New Generation's Investment Shift: Is the UK Landlord Dream Fading?

June 07, 2025 07:17 AM
New Generation's Investment Shift: Is the UK Landlord Dream Fading?

A fundamental shift is underway in the UK's housing market, with a noticeable trend suggesting that the new generation is increasingly shunning the traditional "buy-to-let" landlord model in favour of more diversified, direct investment avenues. This evolving perspective is being shaped by a complex interplay of economic pressures, changing financial priorities, and a growing sophistication in wealth-building strategies, Daily Dazzling Dawn understands.

For decades, acquiring property, particularly for rental income, was seen as a bedrock of wealth accumulation in the UK – a seemingly secure and reliable investment. However, today's landscape is markedly different. Soaring property prices, stringent mortgage regulations, a reduction in tax advantages for landlords, and the relentless rise in the cost of living have collectively reshaped this once-lucrative path. For many young people, the challenge is no longer just about acquiring a second property for investment, but simply getting their foot on the first rung of the property ladder for their own homes.

The traditional appeal of becoming a landlord, which promised passive income and steady capital appreciation, has been significantly eroded. The sheer financial barrier to entry, with larger deposits and higher mortgage repayments, makes acquiring additional properties increasingly daunting. Government reforms, including changes to mortgage interest tax relief and increased stamp duty for second homes, have directly impacted landlord profitability. Furthermore, rising interest rates, coupled with escalating maintenance costs and growing regulatory burdens, mean that profit margins for landlords have tightened considerably. Many young people are now part of "Generation Rent," with a substantial portion of their income consumed by rent, leaving little capacity for saving a deposit, let alone investing in a rental property.

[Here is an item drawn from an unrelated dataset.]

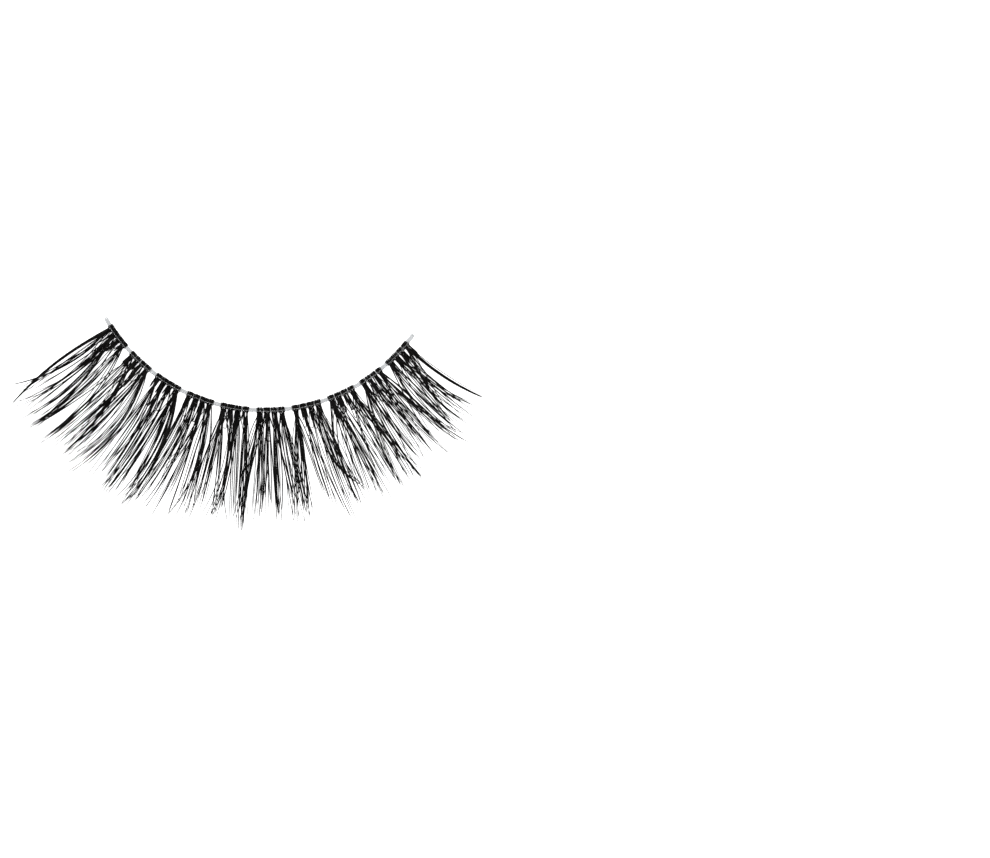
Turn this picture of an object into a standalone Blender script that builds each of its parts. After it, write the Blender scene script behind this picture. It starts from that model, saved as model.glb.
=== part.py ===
# False eyelash strip: a clear band bent to the lid's arc, a clear binding thread,
# and ten groups of black lashes that are knotted round the band and curl upwards.
#
# The strip lies on its back, with its knots and the bellies of its lashes on Z = 0.
# X runs along the strip and +Y points to the eyelid. Lengths are in metres.

import math

import bmesh
import bpy
from mathutils import Matrix, Vector

MM = 0.001

# Band: a flat strip bent to an arc about a vertical axis. Places along the arc are in degrees
# from its lowest point, and grow towards +X.
BAND_RADIUS = 16.75 * MM
BAND_LENGTH = 33.56 * MM
BAND_TURN = -3.1
BAND_WIDTH = 0.40 * MM
BAND_THICKNESS = 0.18 * MM
SLICE_LENGTH = 0.70 * MM

# The stubs round in over this length, through one corner slice at this share of it, and stop
# at this share of a full round.
STUB_ROUNDING = 0.22 * MM
STUB_CORNER_SHARE = 0.25
STUB_ROUND_SHARE = 0.9

# Layout: the bare stubs at the band's ends, and the bare gaps between groups of lashes.
LONG_END_STUB = 0.85 * MM
SHORT_END_STUB = 0.94 * MM
GROUP_GAP = 0.64 * MM

# Knots: each group wraps the band in a row of knots, joined by thinner necks.
KNOTS_IN_GROUP = 4
KNOT_CLEARANCE = 0.03 * MM
KNOT_WALL = 0.08 * MM
NECK_WALL = 0.04 * MM
KNOT_FILL = 0.72

# Binding thread, laid over the knots.
THREAD_RADIUS = 0.035 * MM
THREAD_CLEARANCE = 0.03 * MM
THREAD_OFFSET = 0.10 * MM
THREAD_OVERHANG = 0.05 * MM

# Locks: the tapered tufts that each knot holds. The first lies lowest and the last highest,
# so that those of neighbouring knots pass over each other.
LOCKS_IN_KNOT = 3
LOCK_RADIUS = 0.17 * MM
LOCK_REACH = 11.7 * MM
LOCK_SPACING = 0.15 * MM
LOCK_SLICES = 6
FAN_SHARE = 0.5
LAYER_HEIGHT = 0.19 * MM
LAYER_RISE_SHARE = 0.18
CURL_HEIGHT = 3.9 * MM
CURL_FROM_SHARE = 0.12
CURL_POWER = 2.1
UNEVEN_REACH = 0.035
UNEVEN_CURL = 0.07
UNEVEN_LAYER = 0.08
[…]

This has prompted a shift towards diversified investment. Younger generations are increasingly aware of alternative avenues beyond property, such as stock market investments, ISAs (Individual Savings Accounts), and other financial products. These are often perceived as more liquid, less management-intensive, and capable of offering competitive returns without the administrative headaches associated with property ownership. Indeed, recent reports indicate a decline in landlord purchases, with some even considering selling due to unmanageable costs, suggesting a broader reassessment of property as a primary investment vehicle.

While the overall trend points away from buy-to-let for many, some data suggests a nuanced picture in who is buying houses. Paragon Bank research indicates that the average age of new buy-to-let landlords is indeed dropping, with a notable increase in mortgages taken by those in their 30s. Even younger individuals, aged 18-30, are carving out a larger share, suggesting that for those with the financial means, property investment, perhaps as a primary wealth-building strategy, remains an attractive option.

However, when examining homeownership – buying a home to live in – across different ethnic groups, the picture becomes more complex. Government statistics (April 2021-March 2023) show an overall UK homeownership rate of 65%. While White households lead at 68%, Asian households stand at 56%, with significant variations within this group. Indian communities show a high homeownership rate of 68%, and Pakistani at 55%.

The most striking disparity lies within the British Bangladeshi community, where homeownership stands at just 37%. This significantly trails the national average and other South Asian groups, highlighting specific and deep-seated challenges. Poverty remains a major barrier; a Joseph Rowntree Foundation (JRF) report from early 2025 revealed that 56% of people in Bangladeshi households were living in poverty in 2022-23. This economic vulnerability directly impacts the ability to save for deposits and afford mortgage repayments.

Furthermore, British Bangladeshi households are disproportionately affected by overcrowding, being 12 times more likely to experience it than White British households. This points to a struggle to find suitable and affordable housing, especially for larger families. The high cost of living and property in urban centers like London, where a significant portion of the British Bangladeshi community resides, further exacerbates the issue, with homeownership rates notably lower in these areas compared to outside the capital. The JRF also highlighted the majority of Bangladeshi households' reliance on rented accommodation, which can unfortunately lead to persistent deep poverty due to higher housing costs.

In essence, while a segment of the younger generation with existing capital may still pursue property investment, the prevailing narrative for many is a struggle to achieve even basic homeownership. The perception of property has evolved from an almost guaranteed route to wealth to a more challenging financial landscape where alternative investments offer different benefits. For communities like the British Bangladeshi, addressing fundamental socioeconomic disparities and improving housing affordability remain critical steps to boosting homeownership rates, beyond the broader trends in property investment.